Note that there is no benefit to the type of nozzle you employ. You can put the air through an orifice, or you can have a well rounded nozzle, it doesn't matter what you use, because you are assuming the final velocity is essentially zero. If you had a converging/diverging nozzle, this would still hold true because your air, even though it may be supersonic exiting the diffuser, must still throw that velocity away and it gets converted back to heat. Regardless of what nozzle you use, if you end up at essentially zero velocity inside this 'box' then the process is isenthalpic and all nozzles will give you the same final temperature.
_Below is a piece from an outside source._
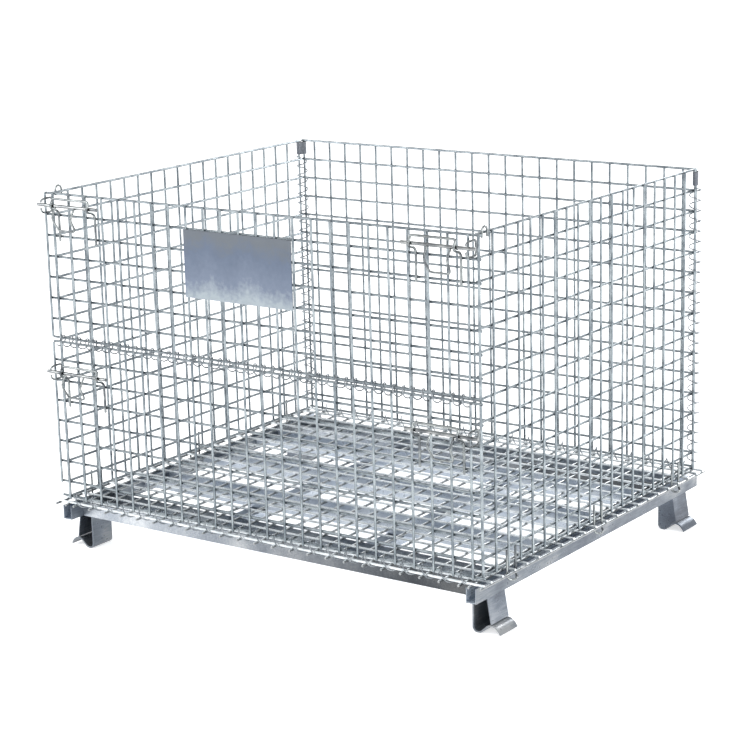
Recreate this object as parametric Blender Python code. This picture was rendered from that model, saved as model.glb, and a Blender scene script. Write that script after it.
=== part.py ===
"""Foldable wire mesh pallet cage: a mesh floor on bent sheet channels and four stacking feet, fixed and
hinged mesh panels joined by spiral wires, and a two-part front held by four sliding bolts.

Metres, +Z up. The front faces -Y and the ground is z = 0. Points are written in the cage's own frame,
with x = y = 0 in the middle of the floor, and one empty then shifts the whole cage in y so that the
middle of its outline is on the origin.
"""

from math import cos, pi, sin, tau

import bmesh
import bpy
from mathutils import Vector

# Driving dimensions
PITCH = 0.050  # mesh pitch of the cage
COARSE = 2 * PITCH  # every second wire is modelled
WIRE = 0.006  # mesh wire
WELD = 0.0006  # how far two crossing mesh wires sink into each other
LAYER = WIRE - WELD  # between the middles of two crossing wires
GAP = 0.0003  # between two pieces that touch
FOOT_HEIGHT = 0.085
CHANNEL_HEIGHT = 0.034
SHEET = 0.002
FLOOR_Z = FOOT_HEIGHT + CHANNEL_HEIGHT + WIRE  # between the floor's two layers of wire
TOP_ROW = 0.750  # heights of the rows are above FLOOR_Z
GATE_FOOT = 0.400
OVERALL_HEIGHT = 0.891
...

For an isenthalpic process, you have to consider the non-ideal properties of air to find any drop in temperature. It is because of the thermal non-ideality of air that we get any decrease (or increase) in temperature whatsoever. So to perform this calculation, you need a properties database that gives you the actual properties of air, not the ideal ones.

For air starting at 70 F and the pressure in the left column below, the final temperature is in the middle column. For air starting at 0 F, and the pressure in the left column below, the final temperature is in the right column. Note this assumes the air is expanding isenthalpiclly from the pressure in the left column to 0 psig (14.7 psia).
(psig/F/F)
30 psig / 69.06 F / -1.21 F
60 / 68.12 / -2.42
90 / 67.18 / -3.62
120 / 66.25 / -4.83
150 / 65.32 / -6.03

As you can see, there's not much cooling affect.

As dcasto points out, the warm stream of a vortex tube can be vented directly outside the box. If it is vented inside the box, the vortex tube will also give you an isenthalpic process, and the above values will still apply once the warm and cold air streams mix.